**AIM**
Which lines have the string "handed"? Copy all of them from the entries below.

**INPUT**
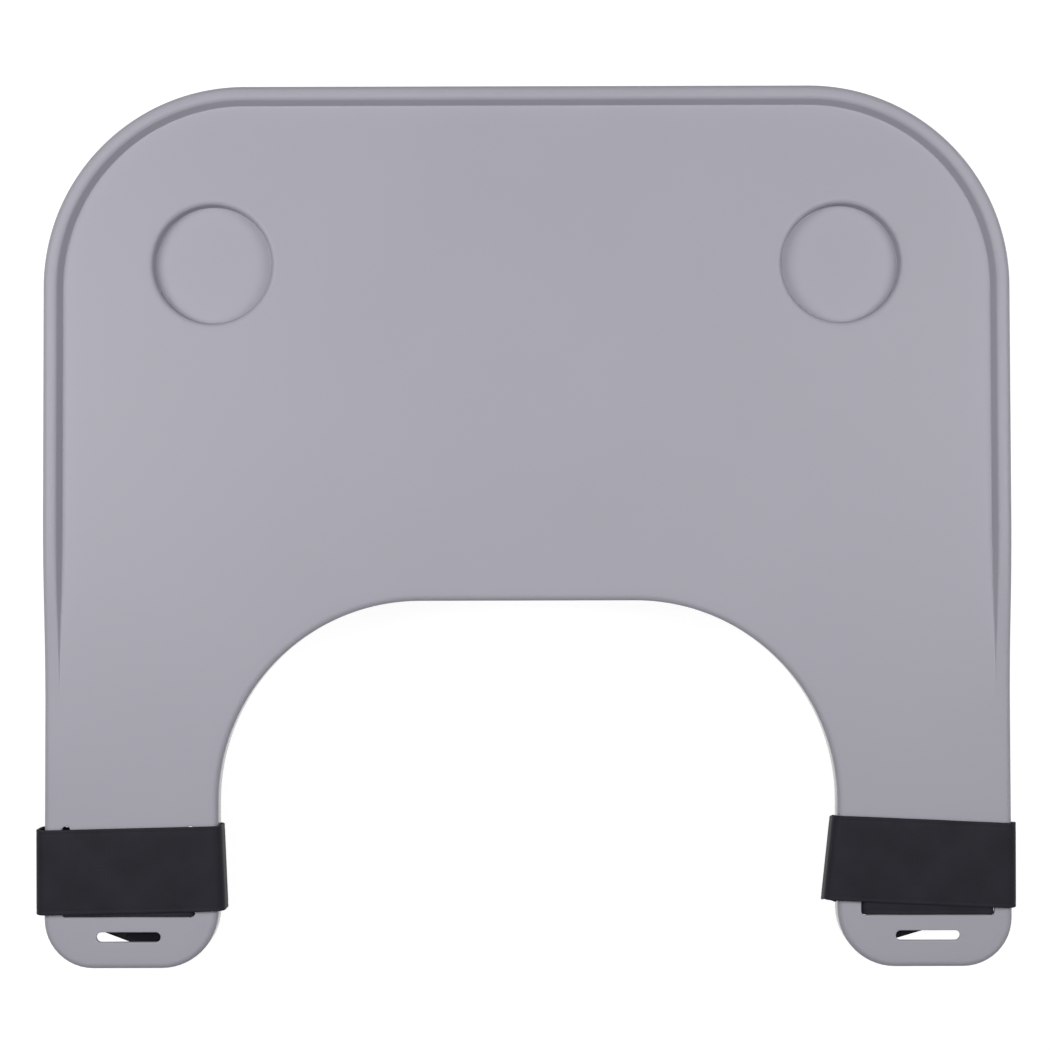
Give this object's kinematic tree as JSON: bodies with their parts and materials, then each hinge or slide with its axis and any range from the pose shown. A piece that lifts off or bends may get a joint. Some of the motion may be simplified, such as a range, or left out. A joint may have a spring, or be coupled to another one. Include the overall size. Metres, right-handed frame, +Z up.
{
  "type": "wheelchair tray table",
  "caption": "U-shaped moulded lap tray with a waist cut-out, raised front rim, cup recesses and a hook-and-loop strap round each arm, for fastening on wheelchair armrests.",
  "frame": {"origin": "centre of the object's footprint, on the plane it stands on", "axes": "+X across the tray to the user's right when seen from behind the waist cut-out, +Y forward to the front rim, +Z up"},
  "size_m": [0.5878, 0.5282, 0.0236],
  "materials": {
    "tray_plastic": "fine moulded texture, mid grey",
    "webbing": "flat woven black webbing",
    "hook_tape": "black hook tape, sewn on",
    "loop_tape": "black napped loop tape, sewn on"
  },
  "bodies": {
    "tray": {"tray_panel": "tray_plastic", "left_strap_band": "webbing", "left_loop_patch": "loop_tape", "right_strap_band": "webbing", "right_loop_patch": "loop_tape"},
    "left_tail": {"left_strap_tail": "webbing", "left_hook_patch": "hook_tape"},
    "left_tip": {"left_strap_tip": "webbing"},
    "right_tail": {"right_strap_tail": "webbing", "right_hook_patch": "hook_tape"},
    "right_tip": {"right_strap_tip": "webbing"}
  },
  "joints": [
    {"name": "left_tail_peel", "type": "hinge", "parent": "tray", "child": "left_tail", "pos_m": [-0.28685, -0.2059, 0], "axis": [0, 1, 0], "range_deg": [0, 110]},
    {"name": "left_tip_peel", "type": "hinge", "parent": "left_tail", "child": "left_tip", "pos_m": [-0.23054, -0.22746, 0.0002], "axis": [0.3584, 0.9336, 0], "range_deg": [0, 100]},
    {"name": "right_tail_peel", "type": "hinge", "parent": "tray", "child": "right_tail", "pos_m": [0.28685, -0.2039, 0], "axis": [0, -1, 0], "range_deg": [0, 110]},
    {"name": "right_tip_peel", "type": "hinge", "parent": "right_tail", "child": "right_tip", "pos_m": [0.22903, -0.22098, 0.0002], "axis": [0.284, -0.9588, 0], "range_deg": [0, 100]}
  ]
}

...

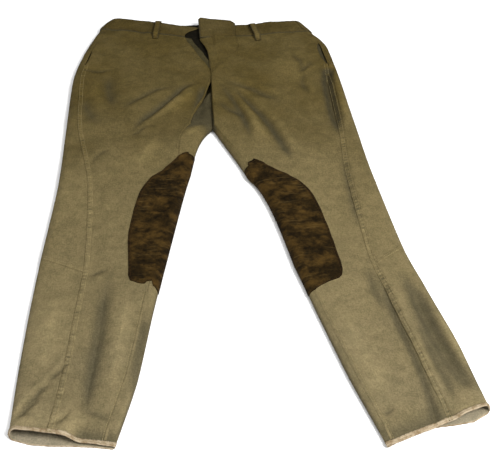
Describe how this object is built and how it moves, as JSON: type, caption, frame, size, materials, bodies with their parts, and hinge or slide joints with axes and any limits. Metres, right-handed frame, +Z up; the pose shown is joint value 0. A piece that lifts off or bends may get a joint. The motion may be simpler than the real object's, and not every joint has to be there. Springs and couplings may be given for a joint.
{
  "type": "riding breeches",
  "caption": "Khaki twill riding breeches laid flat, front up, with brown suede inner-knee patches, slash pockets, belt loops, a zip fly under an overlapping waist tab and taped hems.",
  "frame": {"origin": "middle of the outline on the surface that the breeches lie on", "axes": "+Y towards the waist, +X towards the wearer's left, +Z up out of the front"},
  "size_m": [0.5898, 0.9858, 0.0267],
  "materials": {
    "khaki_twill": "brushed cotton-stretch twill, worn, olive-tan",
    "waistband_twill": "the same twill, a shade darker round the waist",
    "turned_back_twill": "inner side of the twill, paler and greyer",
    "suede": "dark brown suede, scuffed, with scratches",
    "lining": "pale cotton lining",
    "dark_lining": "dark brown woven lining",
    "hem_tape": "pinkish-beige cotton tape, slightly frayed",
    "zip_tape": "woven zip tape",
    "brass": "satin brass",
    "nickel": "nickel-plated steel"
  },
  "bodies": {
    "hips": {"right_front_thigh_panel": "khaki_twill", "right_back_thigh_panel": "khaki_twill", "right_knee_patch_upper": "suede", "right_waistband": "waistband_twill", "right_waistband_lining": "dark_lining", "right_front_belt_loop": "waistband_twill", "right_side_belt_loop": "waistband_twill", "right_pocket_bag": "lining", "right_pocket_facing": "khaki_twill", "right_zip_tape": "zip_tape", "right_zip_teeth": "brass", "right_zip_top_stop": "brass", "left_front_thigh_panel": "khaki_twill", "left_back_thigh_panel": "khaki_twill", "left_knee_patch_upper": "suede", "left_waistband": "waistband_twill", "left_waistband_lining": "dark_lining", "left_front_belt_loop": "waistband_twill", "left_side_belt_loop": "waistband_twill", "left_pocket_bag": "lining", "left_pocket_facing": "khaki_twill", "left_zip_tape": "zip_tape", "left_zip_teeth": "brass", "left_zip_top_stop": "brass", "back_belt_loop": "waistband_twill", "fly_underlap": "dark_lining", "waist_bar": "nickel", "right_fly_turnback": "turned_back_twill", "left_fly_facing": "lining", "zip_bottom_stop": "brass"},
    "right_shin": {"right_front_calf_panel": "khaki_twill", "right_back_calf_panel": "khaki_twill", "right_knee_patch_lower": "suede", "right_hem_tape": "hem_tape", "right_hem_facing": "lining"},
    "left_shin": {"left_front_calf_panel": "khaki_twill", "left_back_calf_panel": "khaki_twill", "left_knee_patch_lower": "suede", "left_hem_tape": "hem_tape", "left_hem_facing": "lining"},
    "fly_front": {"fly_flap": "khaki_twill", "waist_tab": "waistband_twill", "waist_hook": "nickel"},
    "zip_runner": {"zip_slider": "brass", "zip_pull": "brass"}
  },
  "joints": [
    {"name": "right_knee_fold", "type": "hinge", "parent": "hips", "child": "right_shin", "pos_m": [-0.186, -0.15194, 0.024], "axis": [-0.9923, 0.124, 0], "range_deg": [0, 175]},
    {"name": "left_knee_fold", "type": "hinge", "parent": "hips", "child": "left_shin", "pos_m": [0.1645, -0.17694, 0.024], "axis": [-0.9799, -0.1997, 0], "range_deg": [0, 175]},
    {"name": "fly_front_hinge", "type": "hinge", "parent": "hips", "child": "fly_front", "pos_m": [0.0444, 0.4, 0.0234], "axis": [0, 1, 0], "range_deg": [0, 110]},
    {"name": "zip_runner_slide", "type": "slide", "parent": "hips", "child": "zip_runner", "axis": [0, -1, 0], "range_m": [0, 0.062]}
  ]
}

**RESULT OF THIS EXERCISE**
Give this object's kinematic tree as JSON: bodies with their parts and materials, then each hinge or slide with its axis and any range from the pose shown. A piece that lifts off or bends may get a joint. Some of the motion may be simplified, such as a range, or left out. A joint may have a spring, or be coupled to another one. Include the overall size. Metres, right-handed frame, +Z up.
Describe how this object is built and how it moves, as JSON: type, caption, frame, size, materials, bodies with their parts, and hinge or slide joints with axes and any limits. Metres, right-handed frame, +Z up; the pose shown is joint value 0. A piece that lifts off or bends may get a joint. The motion may be simpler than the real object's, and not every joint has to be there. Springs and couplings may be given for a joint.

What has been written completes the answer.